• [INSTRUCTIONS TO FOLLOW] Write out exactly the lines from the start of the entries through the one that contains "MAST_X = (WELL_REAR + WELL_FRONT) / 2", including both.

>> Begin DATA LINES

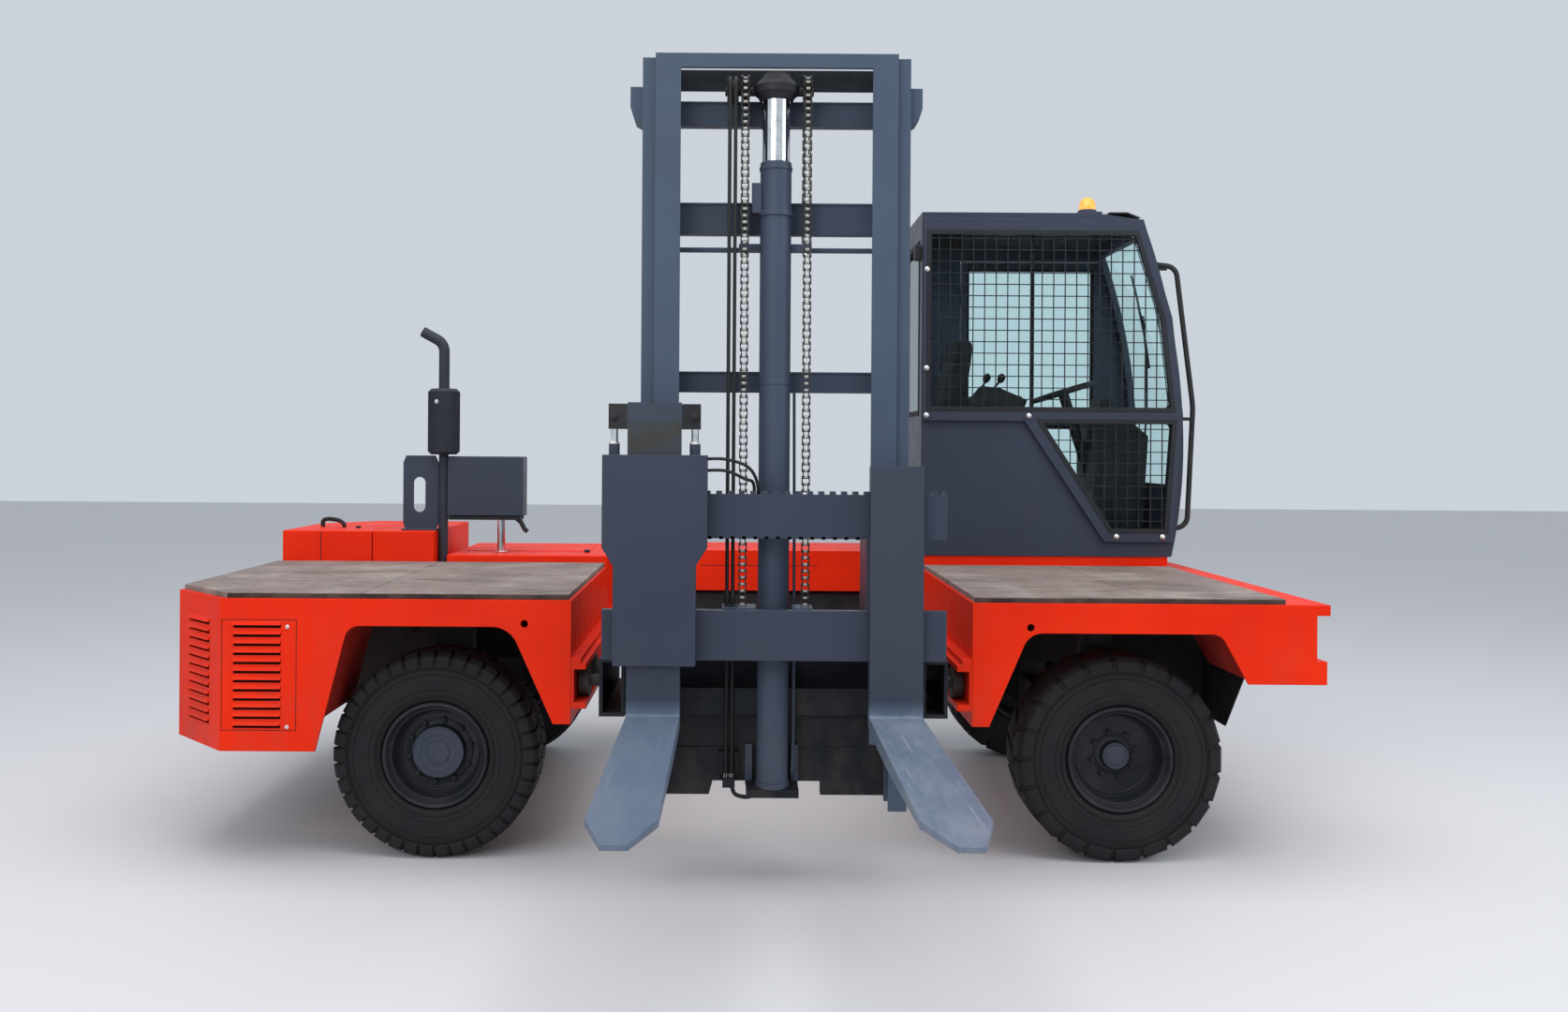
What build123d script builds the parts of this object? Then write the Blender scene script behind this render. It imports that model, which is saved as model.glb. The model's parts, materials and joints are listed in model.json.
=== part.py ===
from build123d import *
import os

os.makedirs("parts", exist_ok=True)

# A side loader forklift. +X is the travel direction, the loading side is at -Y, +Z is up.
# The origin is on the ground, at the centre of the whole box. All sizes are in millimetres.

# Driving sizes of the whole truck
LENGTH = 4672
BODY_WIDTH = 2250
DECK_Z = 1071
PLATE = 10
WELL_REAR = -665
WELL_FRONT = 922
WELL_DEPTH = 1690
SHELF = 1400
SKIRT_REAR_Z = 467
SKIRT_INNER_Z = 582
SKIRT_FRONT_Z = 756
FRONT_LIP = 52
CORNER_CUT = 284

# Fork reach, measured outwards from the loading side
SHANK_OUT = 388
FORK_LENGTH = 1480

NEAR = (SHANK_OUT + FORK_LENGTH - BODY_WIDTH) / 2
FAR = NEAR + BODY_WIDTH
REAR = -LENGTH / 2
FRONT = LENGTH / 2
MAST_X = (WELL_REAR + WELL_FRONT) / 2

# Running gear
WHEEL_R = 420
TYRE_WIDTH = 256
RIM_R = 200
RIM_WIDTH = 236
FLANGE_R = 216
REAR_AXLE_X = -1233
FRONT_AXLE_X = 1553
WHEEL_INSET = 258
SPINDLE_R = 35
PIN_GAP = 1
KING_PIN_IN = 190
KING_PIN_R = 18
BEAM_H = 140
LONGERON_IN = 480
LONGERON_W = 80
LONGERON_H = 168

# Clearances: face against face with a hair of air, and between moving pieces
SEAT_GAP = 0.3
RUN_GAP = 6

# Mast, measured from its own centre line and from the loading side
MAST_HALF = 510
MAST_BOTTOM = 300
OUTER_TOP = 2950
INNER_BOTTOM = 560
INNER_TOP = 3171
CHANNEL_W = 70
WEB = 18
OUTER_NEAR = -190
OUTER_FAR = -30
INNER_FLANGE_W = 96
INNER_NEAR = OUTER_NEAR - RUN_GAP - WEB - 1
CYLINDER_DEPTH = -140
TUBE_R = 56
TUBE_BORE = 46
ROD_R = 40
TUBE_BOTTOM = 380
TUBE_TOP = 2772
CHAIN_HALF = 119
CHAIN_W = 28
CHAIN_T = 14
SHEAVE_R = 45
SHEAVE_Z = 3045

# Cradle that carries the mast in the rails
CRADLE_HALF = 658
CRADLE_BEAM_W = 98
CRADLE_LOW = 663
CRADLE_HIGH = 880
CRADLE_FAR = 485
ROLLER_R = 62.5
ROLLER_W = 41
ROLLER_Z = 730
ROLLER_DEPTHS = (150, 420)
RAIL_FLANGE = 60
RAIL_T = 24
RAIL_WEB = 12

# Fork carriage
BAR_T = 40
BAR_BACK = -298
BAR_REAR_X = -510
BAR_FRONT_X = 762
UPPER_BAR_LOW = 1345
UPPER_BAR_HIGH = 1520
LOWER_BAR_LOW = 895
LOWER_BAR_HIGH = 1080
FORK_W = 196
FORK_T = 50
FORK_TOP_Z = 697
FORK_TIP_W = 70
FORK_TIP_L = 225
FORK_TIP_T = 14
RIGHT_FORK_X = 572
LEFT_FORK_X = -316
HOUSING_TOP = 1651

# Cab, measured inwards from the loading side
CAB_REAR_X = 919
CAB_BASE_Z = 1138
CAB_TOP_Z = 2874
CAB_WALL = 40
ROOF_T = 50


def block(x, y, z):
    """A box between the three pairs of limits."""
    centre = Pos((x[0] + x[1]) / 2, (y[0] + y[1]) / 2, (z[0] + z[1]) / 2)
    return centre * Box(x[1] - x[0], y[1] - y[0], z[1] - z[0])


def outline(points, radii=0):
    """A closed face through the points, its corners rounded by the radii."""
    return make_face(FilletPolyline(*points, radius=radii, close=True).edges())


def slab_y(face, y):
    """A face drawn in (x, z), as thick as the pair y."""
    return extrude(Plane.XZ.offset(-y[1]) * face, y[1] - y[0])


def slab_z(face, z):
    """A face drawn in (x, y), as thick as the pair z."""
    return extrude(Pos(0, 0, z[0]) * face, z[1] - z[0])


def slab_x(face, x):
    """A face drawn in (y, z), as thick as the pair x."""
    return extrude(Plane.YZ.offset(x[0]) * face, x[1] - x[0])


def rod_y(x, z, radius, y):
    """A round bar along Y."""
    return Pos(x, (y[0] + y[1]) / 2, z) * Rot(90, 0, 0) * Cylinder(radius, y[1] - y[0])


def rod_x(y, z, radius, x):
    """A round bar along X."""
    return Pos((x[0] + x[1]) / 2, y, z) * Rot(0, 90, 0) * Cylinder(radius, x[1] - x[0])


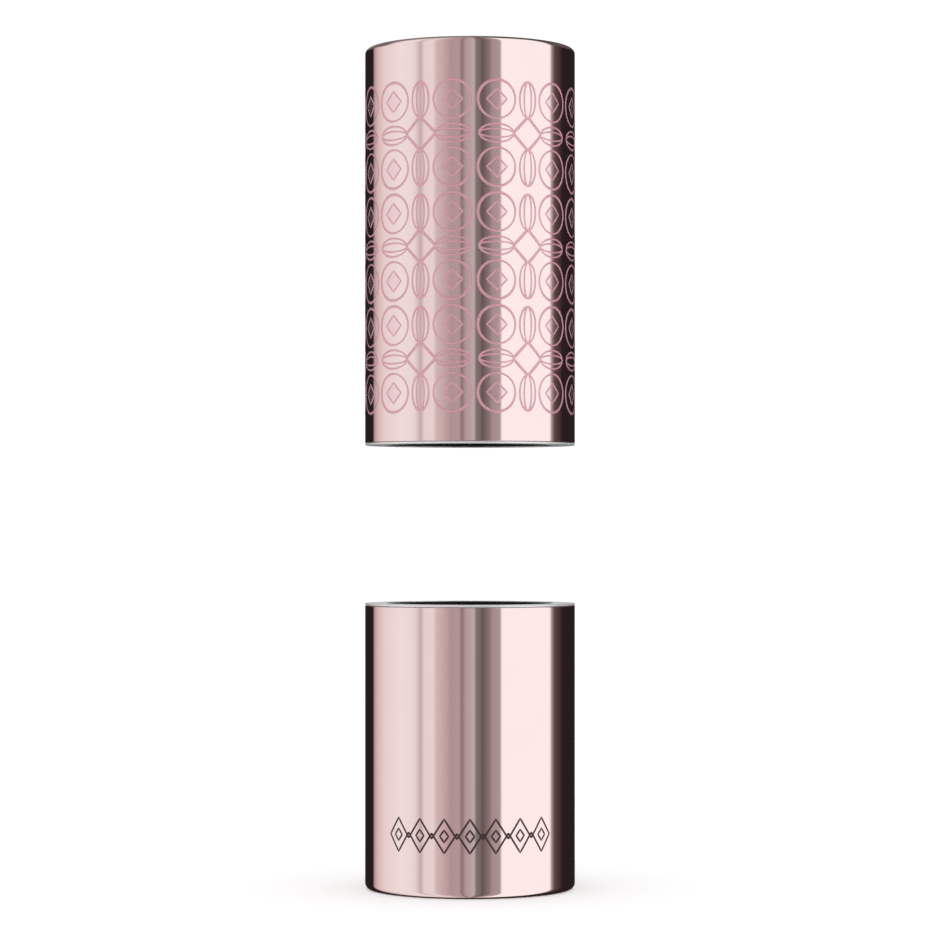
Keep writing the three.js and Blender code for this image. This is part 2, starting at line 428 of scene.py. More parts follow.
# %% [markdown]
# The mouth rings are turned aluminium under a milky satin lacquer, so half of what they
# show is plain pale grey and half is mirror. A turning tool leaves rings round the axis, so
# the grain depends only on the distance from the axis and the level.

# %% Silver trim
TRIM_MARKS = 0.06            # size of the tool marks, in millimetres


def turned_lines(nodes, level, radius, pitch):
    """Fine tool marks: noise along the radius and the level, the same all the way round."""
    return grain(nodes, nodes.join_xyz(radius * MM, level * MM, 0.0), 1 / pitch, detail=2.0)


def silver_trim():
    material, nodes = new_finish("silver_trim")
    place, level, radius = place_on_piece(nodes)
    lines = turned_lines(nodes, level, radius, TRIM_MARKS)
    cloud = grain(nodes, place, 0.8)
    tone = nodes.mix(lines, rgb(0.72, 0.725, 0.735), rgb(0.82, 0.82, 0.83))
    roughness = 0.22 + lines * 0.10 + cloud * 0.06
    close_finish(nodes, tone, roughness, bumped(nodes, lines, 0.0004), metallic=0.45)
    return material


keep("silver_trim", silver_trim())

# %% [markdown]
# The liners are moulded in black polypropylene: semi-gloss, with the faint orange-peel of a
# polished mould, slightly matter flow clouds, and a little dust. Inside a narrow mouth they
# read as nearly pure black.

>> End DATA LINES

• [RESULT FOR THIS TASK]
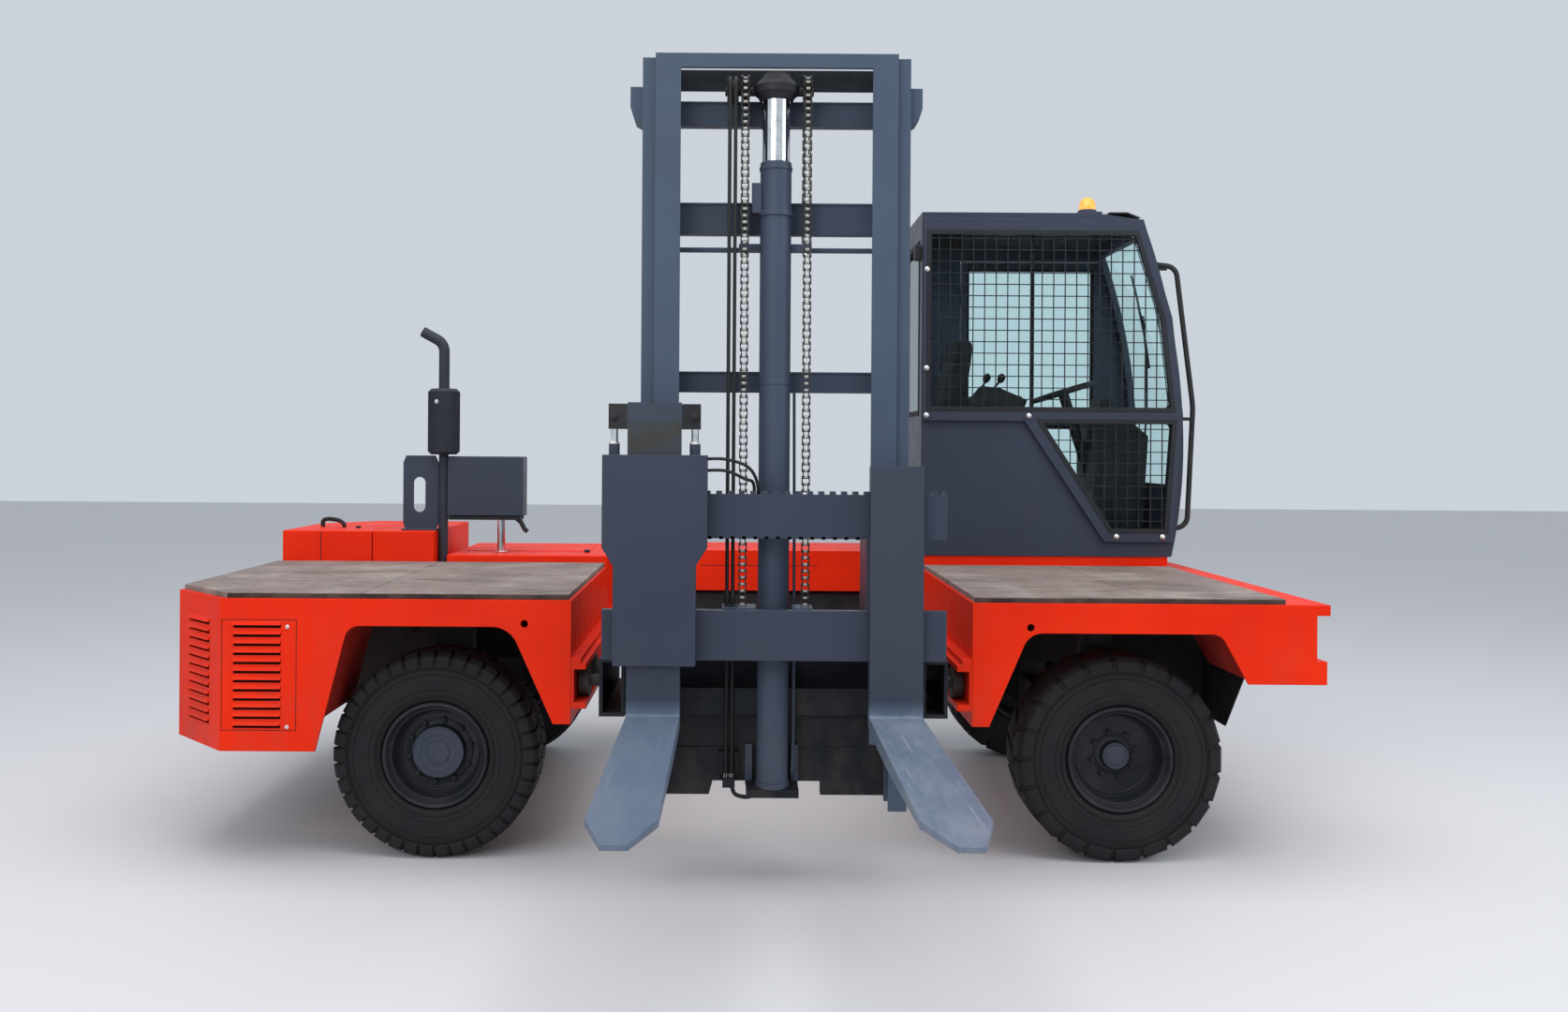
What build123d script builds the parts of this object? Then write the Blender scene script behind this render. It imports that model, which is saved as model.glb. The model's parts, materials and joints are listed in model.json.
=== part.py ===
from build123d import *
import os

os.makedirs("parts", exist_ok=True)

# A side loader forklift. +X is the travel direction, the loading side is at -Y, +Z is up.
# The origin is on the ground, at the centre of the whole box. All sizes are in millimetres.

# Driving sizes of the whole truck
LENGTH = 4672
BODY_WIDTH = 2250
DECK_Z = 1071
PLATE = 10
WELL_REAR = -665
WELL_FRONT = 922
WELL_DEPTH = 1690
SHELF = 1400
SKIRT_REAR_Z = 467
SKIRT_INNER_Z = 582
SKIRT_FRONT_Z = 756
FRONT_LIP = 52
CORNER_CUT = 284

# Fork reach, measured outwards from the loading side
SHANK_OUT = 388
FORK_LENGTH = 1480

NEAR = (SHANK_OUT + FORK_LENGTH - BODY_WIDTH) / 2
FAR = NEAR + BODY_WIDTH
REAR = -LENGTH / 2
FRONT = LENGTH / 2
MAST_X = (WELL_REAR + WELL_FRONT) / 2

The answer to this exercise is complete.